Author photo - Monsterpalooza Museum exhibit, Killer Klowns from Outer Space (1988)
Killer Klowns from Outer Space (1988)


  1. Wow, sounds like it was a fun convention! I like that the panelists covered a breadth of makeup art, from horror to straight dramas to fan mask-making, giving an idea of what's involved in cinematic makeup and creation. Must give some great insights into your next film viewing of classic movie monsters!

    1. Yes, it was a blast! On the last day I stumbled upon Julian Stone's booth, got an autographed copy of his book and chatted with him for a few minutes. Plus I was a able to meet a movie critic/podcaster whom I've been listening to for the past year or so. Now the only problem is that I want to attend more of these things!
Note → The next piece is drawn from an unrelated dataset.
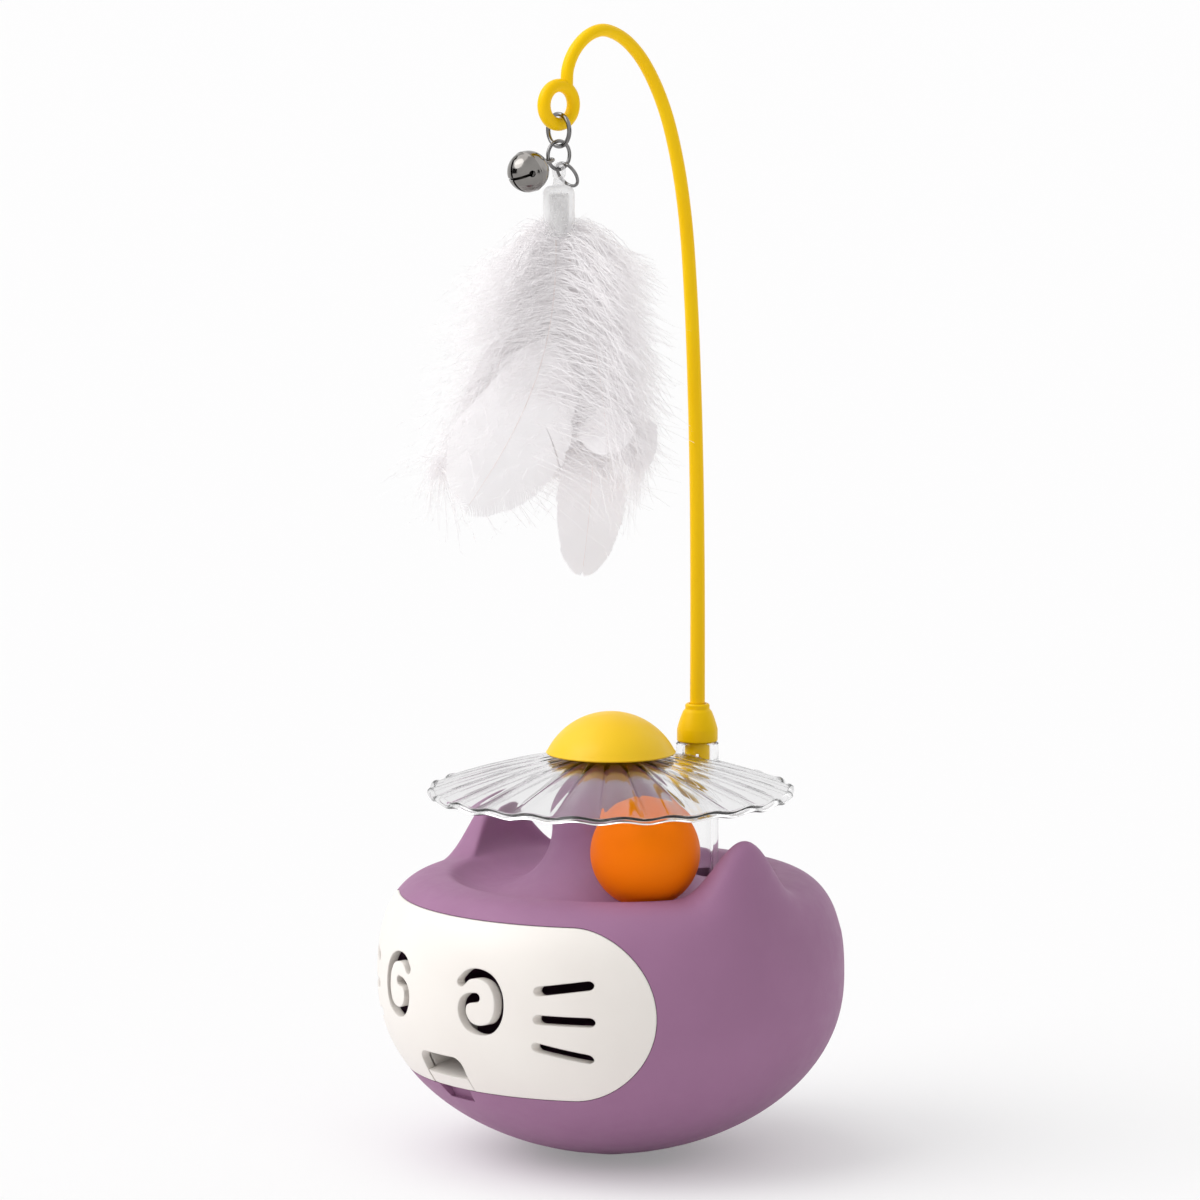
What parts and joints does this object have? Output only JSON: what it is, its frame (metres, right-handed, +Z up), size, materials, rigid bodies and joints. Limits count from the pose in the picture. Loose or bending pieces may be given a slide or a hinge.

  2. This must have been a blast to attend! I've been to a few horror-related conventions, but this one seems especially skewed towards the films I know and love. I left L.A. in 2002, just before Monsterpalooza started, but I still come back to visit friends now and then. I know what I'm doing next time! Thanks so much for sharing your experience. :)

    1. Believe it or not, this was just the second horrorcon I've been to (although I have attended a couple of Star Trek conventions). It was an amazing "kid in a candy store" experience, with impressive masks, statuary, art, models, makeup demonstrations, and assorted horror-related items everywhere you turned. When I saw that Peter Lorre mask from Mad Love, I thought, "Barry would kill to have that in his collection!" 😃

    2. Could we get a photo?

  3. Brian, I'm glad you got the chance to attend this convention, as it sounds like it was great fun. I actually went to the Monster Bash this month, my first vacation in four years. I had been to the Bash previously in 2005 and 2006, and decided to give it another go. I may do a blog post about it, if my writer's block ever goes away!!

    1. Thanks Mike, it was a lot of fun! The only other horrorcon that I've managed to attend was the Monster Bash in 2019, and I had a great time at that one too. No pressure or anything, but you should write that post - I'd love to see what you thought of this year's Bash.